# cpufreqd kernel-2.6.22-gentoo-r5 on core2 duo fails

## jai

Hi,

I have been trying to get cpufreqd-2.2.1 working on my 2.6.22 kernel system with an E6600 core2 duo and a ASUS P5W DH Deluxe motherboard.

Can anyone point out what I'm missing?

 *Quote:*   

> # cpufreq-info 
> 
> cpufrequtils 002: cpufreq-info (C) Dominik Brodowski 2004-2006
> 
> Report errors and bugs to linux@brodo.de, please.
> ...

 

 *Quote:*   

> # /etc/init.d/cpufreqd start
> 
>  * cpufreqd requires the kernel to be configured with CONFIG_CPU_FREQ
> 
>  * Make sure that the appropiate drivers for your CPU are available.

 

 *Quote:*   

> # uname -a
> 
> Linux ccs 2.6.22-gentoo-r5 #5 SMP PREEMPT Thu Aug 30 23:09:16 EST 2007 x86_64 Intel(R) Core(TM)2 CPU 6600 @ 2.40GHz GenuineIntel GNU/Linux

 

 *Quote:*   

> # zcat /proc/config.gz |grep FREQ
> 
> CONFIG_CPU_FREQ=y
> 
> CONFIG_CPU_FREQ_TABLE=y
> ...

 

 *Quote:*   

> # zcat /proc/config.gz |grep ACPI
> 
> # ACPI (Advanced Configuration and Power Interface) Support
> 
> CONFIG_ACPI=y
> ...

 

 *Quote:*   

> # lsmod
> 
> Module                  Size  Used by
> 
> w83627ehf              21648  0 
> ...

 

 *Quote:*   

> # ls /sys/devices/system/cpu/cpu0/
> 
> cache  microcode  thermal_throttle  topology

 

----------

## snIP3r

hi!

i dont have an intel cpu but an amd x2 cpu in my server. my /sys/devices/system/cpu/cpu0/ shows me this:

 *Quote:*   

> 
> 
> area52 src # ls /sys/devices/system/cpu/cpu0/
> 
> cache  cpufreq  topology
> ...

 

but i own the same hw config on my desktop  :Wink:  so i can probably help.
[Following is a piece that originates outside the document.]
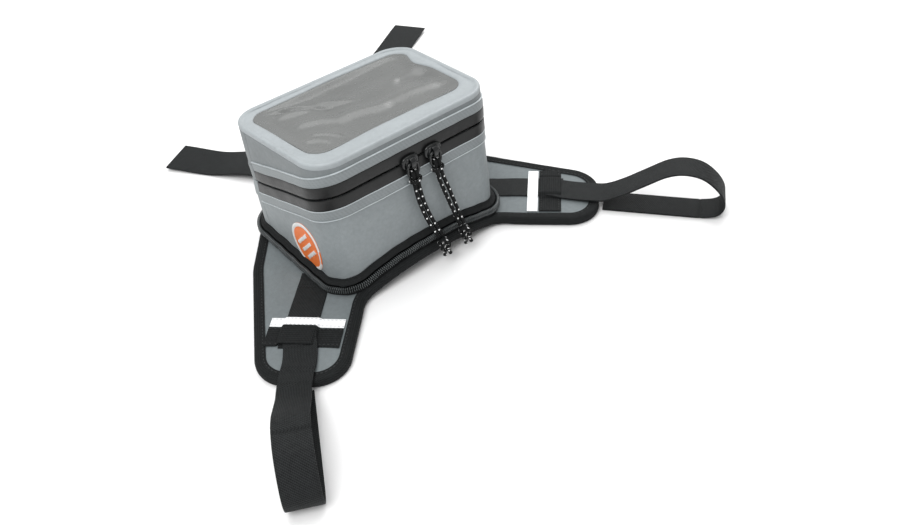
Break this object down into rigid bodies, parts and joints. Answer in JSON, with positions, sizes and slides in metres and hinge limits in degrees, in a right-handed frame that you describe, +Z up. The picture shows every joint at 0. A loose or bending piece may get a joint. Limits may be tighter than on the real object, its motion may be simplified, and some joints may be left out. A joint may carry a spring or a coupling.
{
  "type": "tank bag",
  "caption": "Zip-lidded dry tank bag with a clear-topped lid, zipped to an arched padded harness with folding wings, strap loops and webbing straps.",
  "frame": {"origin": "on the flat plane that the wings lie on, below the middle of the pod", "axes": "+X to the right end of the pod, +Y to the back where the lid is hinged, +Z up"},
  "size_m": [0.4667, 0.4966, 0.1242],
  "materials": {
    "grey_fabric": "coated matt fabric",
    "pod_wall": "welded matt laminate",
    "frame_fabric": "welded satin laminate",
    "binding": "ribbed woven tape",
    "webbing": "ribbed webbing",
    "elastic": "woven elastic",
    "zip_tape": "water-resistant film on woven tape",
    "coil": "nylon coil",
    "reflective": "reflective tape",
    "foam": "closed-cell foam",
    "grip": "anti-slip print",
    "board": "stiff sheet",
    "liner": "lining",
    "film": "clear flexible film",
    "slider": "black enamel",
    "cord": "braided cord with light flecks",
    "badge": "moulded badge"
  },
  "bodies": {
    "harness": {"saddle_underside": "grip", "saddle_core": "foam", "saddle_skin": "grey_fabric", "saddle_binding": "binding", "base_zip_lower_tape": "zip_tape", "base_zip_lower_coil": "coil", "left_strap_root": "webbing", "right_strap_root": "webbing"},
    "left_wing": {"left_wing_underside": "grip", "left_wing_core": "foam", "left_wing_skin": "grey_fabric", "left_wing_binding": "binding", "left_wing_webbing": "webbing", "left_reflective_strip": "reflective", "left_strap_keeper": "elastic"},
    "left_loop": {"left_strap_loop": "webbing"},
    "left_back_strap": {"left_back_strap": "webbing"},
    "left_slider": {"left_slider": "slider"},
    "left_pull": {"left_pull": "slider", "left_cord_inner": "cord", "left_cord_outer": "cord", "left_cord_knot": "cord"},
    "right_wing": {"right_wing_underside": "grip", "right_wing_core": "foam", "right_wing_skin": "grey_fabric", "right_wing_binding": "binding", "right_wing_webbing": "webbing", "right_reflective_strip": "reflective", "right_strap_keeper": "elastic"},
    "right_loop": {"right_strap_loop": "webbing"},
    "right_back_strap": {"right_back_strap": "webbing"},
    "right_slider": {"right_slider": "slider"},
    "right_pull": {"right_pull": "slider", "right_cord_inner": "cord", "right_cord_outer": "cord", "right_cord_knot": "cord"},
    "pod": {"pod_wall": "pod_wall", "pod_board": "board", "pod_liner": "liner", "lower_zip_tape": "zip_tape", "lower_weld_tape": "frame_fabric", "hinge_tape_lower": "pod_wall", "badge": "badge", "base_zip_upper_tape": "zip_tape", "base_zip_upper_coil": "coil"},
    "lid": {"lid_wall": "pod_wall", "hinge_tape_upper": "pod_wall", "upper_zip_tape": "zip_tape", "upper_weld_tape": "frame_fabric", "lid_frame": "frame_fabric", "window_film": "film", "map_pocket_panel": "liner"},
    "base_slider": {"base_slider": "slider"},
    "base_pull": {"base_pull": "slider"}
  },
  "joints": [
    {"name": "right_wing_fold", "type": "hinge", "parent": "harness", "child": "right_wing", "pos_m": [0.095, -0.03, 0.0037], "axis": [0, 1, 0], "range_deg": [-20, 50]},
    {"name": "left_wing_fold", "type": "hinge", "parent": "harness", "child": "left_wing", "pos_m": [-0.095, -0.03, 0.0037], "axis": [0, -1, 0], "range_deg": [-20, 50]},
    {"name": "right_loop_swing", "type": "hinge", "parent": "right_wing", "child": "right_loop", "pos_m": [0.15422, -0.11462, 0.008], "axis": [-0.7071, -0.7071, 0], "range_deg": [-35, 60]},
    {"name": "left_loop_swing", "type": "hinge", "parent": "left_wing", "child": "left_loop", "pos_m": [-0.15493, -0.11391, 0.008], "axis": [-0.7071, 0.7071, 0], "range_deg": [-35, 60]},
    {"name": "left_back_strap_swing", "type": "hinge", "parent": "harness", "child": "left_back_strap", "pos_m": [-0.036, 0.143, 0.00779], "axis": [0.829, 0.5592, 0], "range_deg": [-30, 60]},
    {"name": "right_back_strap_swing", "type": "hinge", "parent": "harness", "child": "right_back_strap", "pos_m": [0.034, 0.1435, 0.00805], "axis": [0.515, -0.8572, 0], "range_deg": [-30, 60]},
    {"name": "pod_lift", "type": "slide", "parent": "harness", "child": "pod", "axis": [0, 0, 1], "range_m": [0, 0.12]},
    {"name": "lid_open", "type": "hinge", "parent": "pod", "child": "lid", "pos_m": [0, 0.0636, 0.05933], "axis": [-1, 0, 0], "range_deg": [0, 105]},
    {"name": "left_slider_travel", "type": "slide", "parent": "pod", "child": "left_slider", "axis": [1, 0, 0], "range_m": [-0.045, 0]},
    {"name": "right_slider_travel", "type": "slide", "parent": "pod", "child": "right_slider", "axis": [1, 0, 0], "range_m": [0, 0.033]},
    {"name": "left_pull_swing", "type": "hinge", "parent": "left_slider", "child": "left_pull", "pos_m": [-0.0045, -0.0688, 0.0972], "axis": [-1, 0, 0], "range_deg": [0, 95]},
    {"name": "right_pull_swing", "type": "hinge", "parent": "right_slider", "child": "right_pull", "pos_m": [0.017, -0.0688, 0.0972], "axis": [-1, 0, 0], "range_deg": [0, 95]},
    {"name": "base_slider_travel", "type": "slide", "parent": "harness", "child": "base_slider", "axis": [0, 1, 0], "range_m": [-0.06, 0]},
    {"name": "base_pull_swing", "type": "hinge", "parent": "base_slider", "child": "base_pull", "pos_m": [0.0929, 0.03, 0.0123], "axis": [0, 0, -1], "range_deg": [0, 150]}
  ]
}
your ouput indicates missing cpufreq support from within bios settings. have you enabled speedstep in bios? what bios version do you use (2004 is the latest stable).

can you test another kernel?

and did you change your settings in kernel after you emerged cpufreqd? in this case re-emerge cpufreqd and restart the daemon.

HTH

snIP3r

----------

## jai

Thanks for your reply.

My BIOS version at the moment is 2206 build date 24th July 07 and Intel SpeedStep is enabled.

I tried your sugestion to re-emerge cpufreqd again with the kernel config changes to the running kernel. Still no /sys/device/system cpu/cpu0/cpufreq entry.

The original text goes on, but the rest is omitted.